While my heart goes out to her and believe she did the right thing, this could have been avoided a long time ago if NeNe would have made Brice accountable for his actions when he was younger. Unfortunately, regardless of socioeconomic status, many of our children will become irresponsible, crippled adults because parents and educators fail to demand personal accountability from them.



In closing, I would like to share some quotes about parenting and showing some tough love, which are applicable to any adult in the village. The madness will worsen until we work with and learn from one another. Enjoy...

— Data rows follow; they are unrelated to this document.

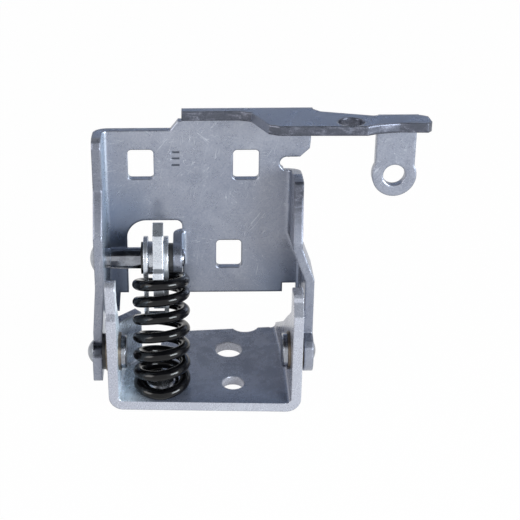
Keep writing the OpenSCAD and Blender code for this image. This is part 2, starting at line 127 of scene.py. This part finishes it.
def facing(tree, kind="Normal"):
    """The x, y and z of the surface's normal; kind True Normal is that of the flat face."""
    return split(tree, tree.nodes.new("ShaderNodeNewGeometry").outputs[kind])


def ramp(tree, value, stops):
    """Colour ramp through (position, colour) stops."""
    node = tree.nodes.new("ShaderNodeValToRGB")
    elements = node.color_ramp.elements
    while len(elements) < len(stops):
        elements.new(0.5)
    for element, (place, colour) in zip(elements, stops):
        element.position = place
        element.color = (*colour, 1)
    tree.links.new(value, node.inputs["Fac"])
    return node.outputs["Color"]


def mixed(tree, factor, a, b):
    """Colour a mixed toward colour b."""
    node = tree.nodes.new("ShaderNodeMix")
    node.data_type = "RGBA"
    tree.links.new(factor, node.inputs[0])
    for socket, value in ((node.inputs[6], a), (node.inputs[7], b)):
        if isinstance(value, tuple):
            socket.default_value = (*value, 1)
        else:
            tree.links.new(value, socket)
    return node.outputs[2]


def bumped(tree, shader, height, strength, distance, edge=0.0):
    """Bump from a height value, over edges rounded by the given radius."""
    node = tree.nodes.new("ShaderNodeBump")
    node.inputs["Strength"].default_value = strength
    node.inputs["Distance"].default_value = distance
    tree.links.new(height, node.inputs["Height"])
    if edge:
        bevel = tree.nodes.new("ShaderNodeBevel")
        bevel.samples = 8
        bevel.inputs["Radius"].default_value = edge
        tree.links.new(bevel.outputs["Normal"], node.inputs["Normal"])
    tree.links.new(node.outputs["Normal"], shader.inputs["Normal"])


# ---------------------------------------------------------------- marks on the sheet, painted light and painted shade
SCRATCH_TONE = (0.72, 0.75, 0.80)
# painted light: pale blue for the inner faces and the floor beside the left ear
PAINTED_LIGHT_BLUE = (0.80, 0.90, 1.0)
# painted shade: the up-facing floor is made darker blue towards the front
FLOOR_PAINTED_SHADE = (0.115, 0.15, 0.235)
# painted shade: blue darkening for the plate's front face
PAINTED_SHADE_BLUE = (0.11, 0.15, 0.23)
STAMP_TONE = (0.05, 0.06, 0.08)
# painted shade: dark colours for the front-facing cut edges
EDGE_PAINTED_SHADE = [(0.40, (0.045, 0.05, 0.065)), (0.53, (0.075, 0.08, 0.105)), (0.66, (0.20, 0.21, 0.26))]
DASH_X, DASH_HALF = -11.1 * MM, 1.6 * MM           # middle and half length of the plate's dashes
DASH_ROWS, DASH_HALF_H = (79.0, 76.4, 73.6), 0.4   # their heights and half height, mm
DASH_BEFORE = 20.8 * MM                            # only the plate's front face carries them


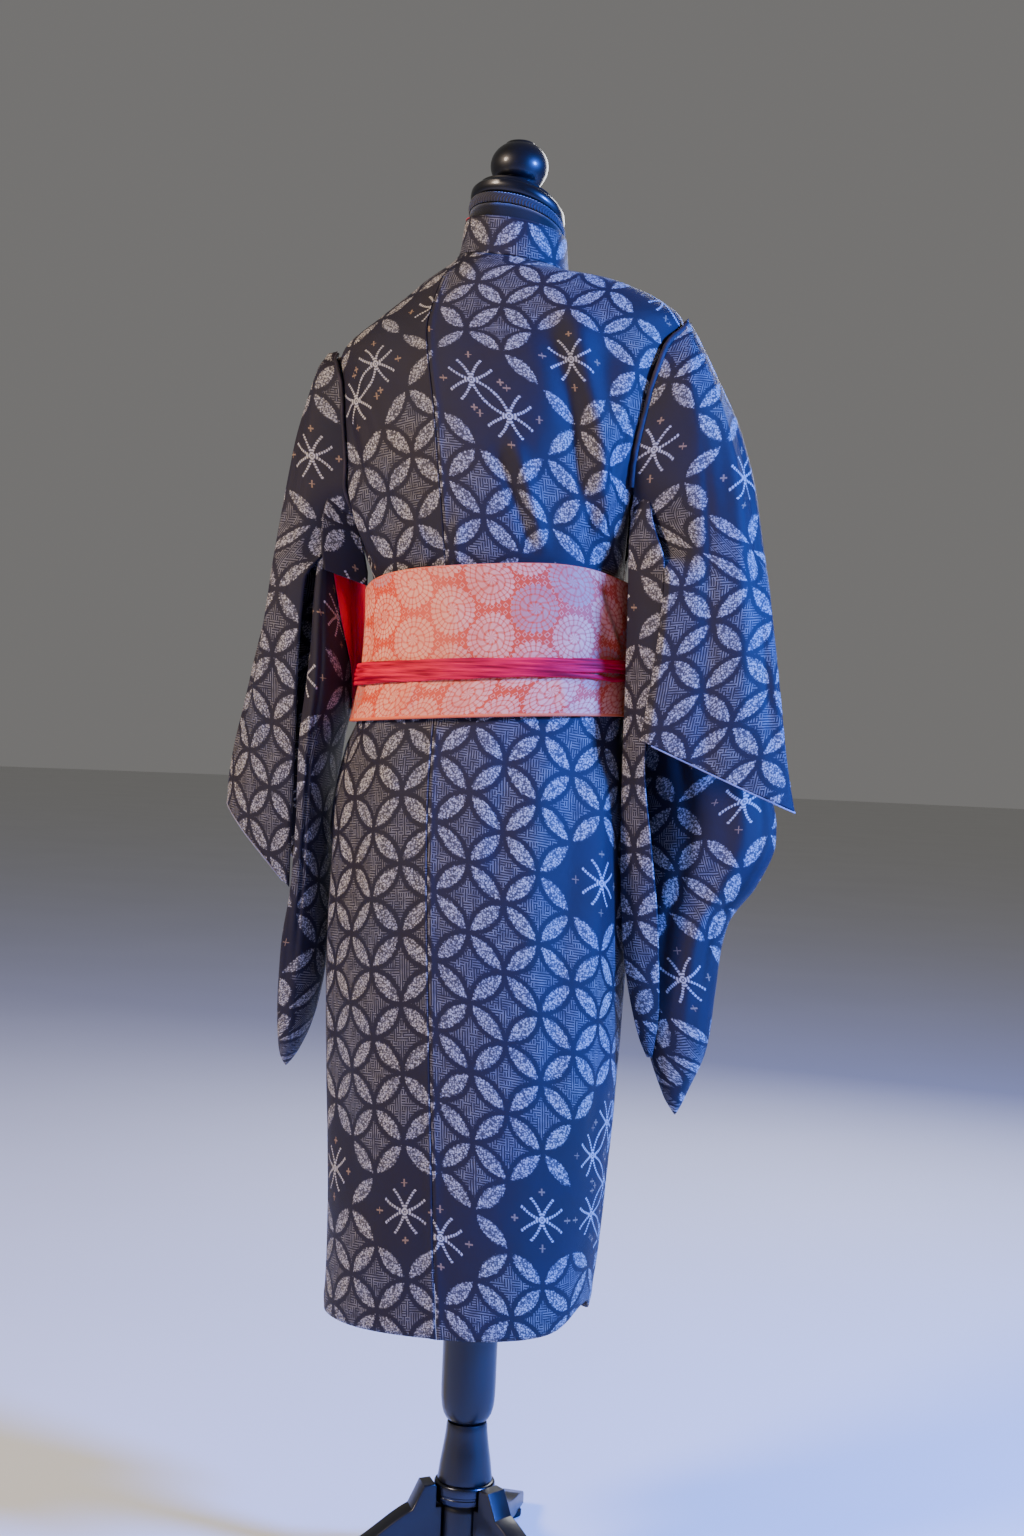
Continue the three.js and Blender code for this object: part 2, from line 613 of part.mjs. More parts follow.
// A leg: a board with a curved outline that drops from the hub to its foot.
function addLegs() {
  const outline = new THREE.Shape();
  const near = 27.3;
  outline.moveTo(near, 50);
  outline.lineTo(near, 94);
  outline.lineTo(33.6, 94);
  outline.lineTo(33.6, 115);
  outline.lineTo(36, hubTop);
  outline.lineTo(48, hubTop - 1);
  outline.lineTo(60, 92);
  outline.bezierCurveTo(98, 74, 120, 34, legReach - 26, 28);
  outline.lineTo(legReach, 22);
  outline.lineTo(legReach, footPad + 0.3);
  outline.lineTo(legReach - 44, footPad + 0.3);
  outline.bezierCurveTo(128, 14, 84, 48, near, 50);
  for (let leg = 0; leg < 3; leg += 1) {
    const turn = Math.PI / 2 + (leg * 2 * Math.PI) / 3;
    const board = new THREE.ExtrudeGeometry(outline, { depth: legWide, bevelEnabled: false, curveSegments: 8 });
    board.translate(0, 0, -legWide / 2).rotateX(Math.PI / 2).rotateZ(turn);
    addPiece(`leg_${leg + 1}`, board, "wood");
    const pad = new THREE.CylinderGeometry(15, 15, footPad, 20);
    pad.rotateX(Math.PI / 2).translate(legReach - 22, 0, footPad / 2).rotateZ(turn);
    addPiece(`foot_${leg + 1}`, pad, "rubber");
  }
}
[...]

The thing that impresses me most about Americans is the way parents obey their children.
Edward, Duke of Windsor


There are two lasting bequests we can give our children. One is roots. The other is wings.
Hodding Carter, Jr.

 
Parents often talk about the younger generation as if they didn't have anything to do with it.
Dr. Haim Ginott

Parents wonder why the streams are bitter, when they themselves have poisoned the fountain.
John Locke


Where parents do too much for their children, the children will not do much for themselves.
Elbert Hubbard

Parents who are afraid to put their foot down usually have children who step on their toes.
Chinese Proverb

An infallible way to make your child miserable is to satisfy all his demands. Henry Home

Some parents could do more for their children by not doing so much for them.
Author Unknown

Parents who are always giving their children nothing but the best usually wind up with nothing but the worst.